While collateral damage should be minimized, especially as that damage includes deaths of civilians and their children, that risk is both the moral and legal responsibility of the terrorists who create it and must not be allowed to leave the military targets unscathed.

A Pseudo-Seminarian Candidate for Texas Senator

That would be the Progressive-Democratic Party’s Texas Senatorial candidate James Talarico. (That he was a shoo-in for the Party’s nomination is only because his opponent in Party’s primary election was the Extremist and part-time racist Jasmine Crockett.)

Here’s an example of Talarico’s own Leftist extremism:

God is nonbinary[.]

On which he expanded:

“Most Texans understand that God is beyond gender. The Apostle Paul says as much in his letter to the Galatians,” Talarico said. If Republicans have an issue with that, he added, “they should take it up with the Apostle Paul.”
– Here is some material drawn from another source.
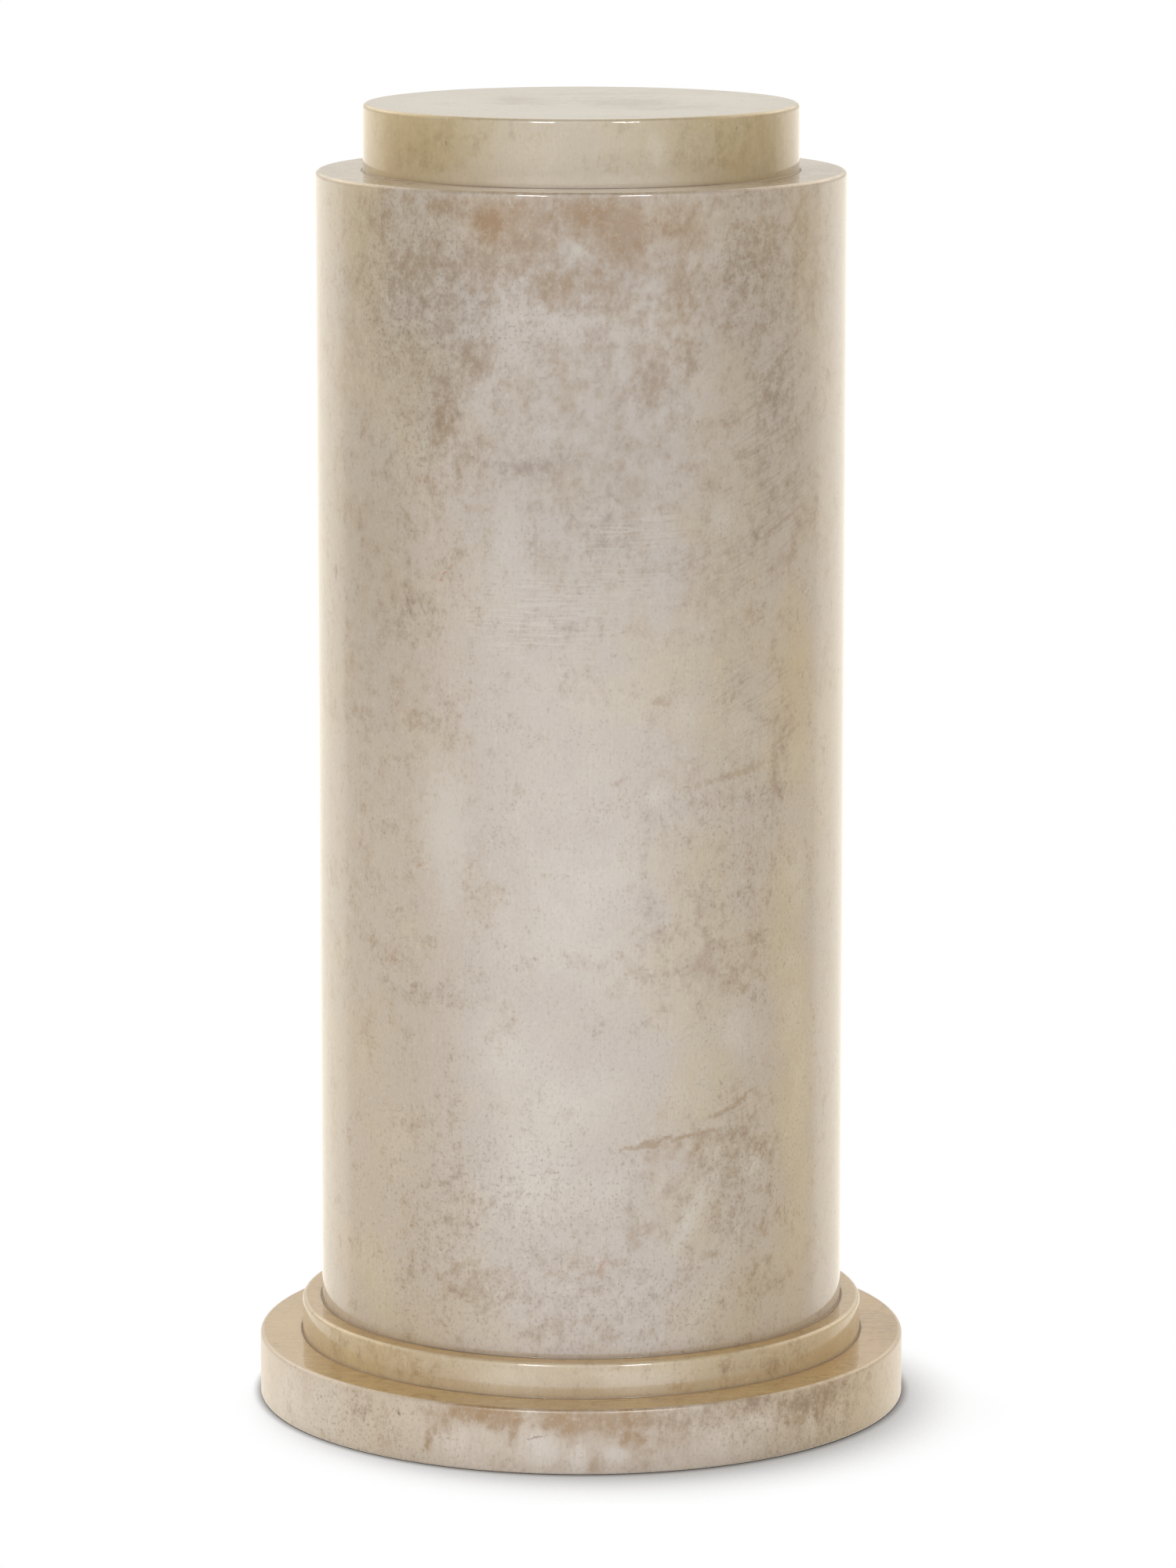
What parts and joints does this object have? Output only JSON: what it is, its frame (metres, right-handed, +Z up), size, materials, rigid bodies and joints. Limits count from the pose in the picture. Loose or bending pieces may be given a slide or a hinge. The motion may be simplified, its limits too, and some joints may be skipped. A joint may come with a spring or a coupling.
{
  "type": "pedestal column",
  "caption": "Round stepped pedestal column: a plain cylindrical shaft on a two-tier round base, with a smaller round cap, covered in lacquered goatskin.",
  "frame": {"origin": "centre of the plinth's underside, on the floor", "axes": "+Z up along the column's axis, -Y the front as pictured, +X to the right seen from the front"},
  "size_m": [0.456, 0.456, 0.9139],
  "materials": {
    "plinth_skin": "gloss lacquer over mottled cream goatskin",
    "base_step_skin": "gloss lacquer over honey cream goatskin",
    "shaft_skin": "gloss lacquer over mottled cream goatskin",
    "cap_skin": "gloss lacquer over honey cream goatskin"
  },
  "bodies": {
    "root": {"plinth": "plinth_skin", "base_step": "base_step_skin", "shaft": "shaft_skin", "cap": "cap_skin"}
  },
  "joints": []
}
This Texan non-seminarian went to the tape, or rather to the King James Version of Paul’s letter as recounted in Galatians, to see what the Apostle actually wrote. Paul opened his letter with this:

Paul, an apostle, (not of men, neither by man, but by Jesus Christ, and God the Father, who raised him from the dead;)
And all the brethren which are with me, unto the churches of Galatia:
Grace be to you and peace from God the Father, and from our Lord Jesus Christ,

God the Father—not once, but twice in those three paragraphs. Not God the Binary—or Nonbinary—or God the Transgender, or God the Gender Fluid, or…. God the Father, which is the male sex and one of the two human genders and sexes.

Paul had several additional references to God in his Letter, and every time he referenced God with a qualifier, it was universally God the Father.

It’s a mystery to me whence Talarico got his “nonbinary” characteristic. Except from the swamp of his mind.

This only would I learn of you, Received ye the Spirit by the works of the law, or by the hearing of faith?
Are ye so foolish? having begun in the Spirit, are ye now made perfect by the flesh?

‘Proportionate’ responses are a thing of the past?

That’s the claim of an Israeli opinion reader, Amit Segal, of Israel’s Channel 12 News (Firefox and Microsoft’s Edge, at least, offer an English translation on initial linking). He doesn’t seem to understand proportionality in war, though.

For years, the enemy fired rockets and Israel replied with “proportional” force. This normalized the firing on civilians, kidnapping and invasion.

This isn’t proportionality, though; it’s just a history of tit-for-tat, and that does—and has done—nothing but run up friendly casualties. This has been amply demonstrated by Iran’s years of butchery and destruction of Israeli lives and property in the aftermath of Israel’s repeated tit-for-tat responses to each of those Iranian or Iranian-sponsored terrorist acts.

Proportionality is what the IDF has only lately figured out (and too many Leftist and Progressive-Democrat Americans still fail to understand): when you respond, overwhelm your foe.

The IDF also recognized, lately, an extension of that: the enemy exists in one of two states: pursuer or pursued…if terrorists are running for their lives, they can’t make plans to take ours.

Indeed, true proportionality is to respond so destructively and decisively that the enemy cannot attack again for some long years, and to respond so overwhelmingly that the decision is reached in short order. That’s what minimizes friendly casualties in the mid- and longer-term, and it reduces over the same time frame unnecessary casualties among the enemy’s civilian population. These two outcomes are what makes true proportionality not just sound doctrine, but the more moral one as well.